In the meantime it must be known from many cases that also people who were opposed to National Socialism were not only left in their places but were also promoted. But additionally I want to draw attention for instance to the fact that now (in 1946) a Minister is installed in Württemberg who was a judge in the Oberlandesgericht vom 1933 to 1945 though, as was generally known, he was opposed to National Socialism. Another instance: The Studienprofessor Person of Karlsbad was not dismissed though he had been Landtagsabgeordneter of the Badische Zentrumspartei before 1933, and did not show any sympathy towards NS after 1933, but became Personalsachbearbeiter in the Amt Abwehr during the war in 1943 he being Reserve-Offizier and was left in this post after the Amt Abwehr had been united with others in the RSHA in 1944. The former gauleiter and Regierungspräsident of Schwaben, [Karl] Wahl, did not only keep all officials in their places who were opposed to NS but he did not ever replace a single of these officials of his government who was "political unreliable" by a member of the Partei.

The SD did not abstain from reporting truthfully the negative judgment of the population and fellow officials on such officials that were favoured by highly influential political persons. There was for instance the case of the Lord Mayor of Hannover, Dr Hallenhof(?) (1937/38). He was installed by Rust (then Gauleiter) as the "convenient man" and Rust kept him in this position in spite of his inefficiency.

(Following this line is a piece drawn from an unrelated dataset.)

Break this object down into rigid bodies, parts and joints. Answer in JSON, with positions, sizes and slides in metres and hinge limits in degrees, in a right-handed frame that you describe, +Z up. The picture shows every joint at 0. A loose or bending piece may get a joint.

The SD reports were not at all decisive as to the actual promotion of officials. Whether the reports were used or not was up to the Partei offices that acted according to their right to be heard in case of promotions, which right was granted them in the Beamtengesetz. These Partei officers used the SD reports in addition to the information that they received through their own institutions (for instance the Amt for Beamte).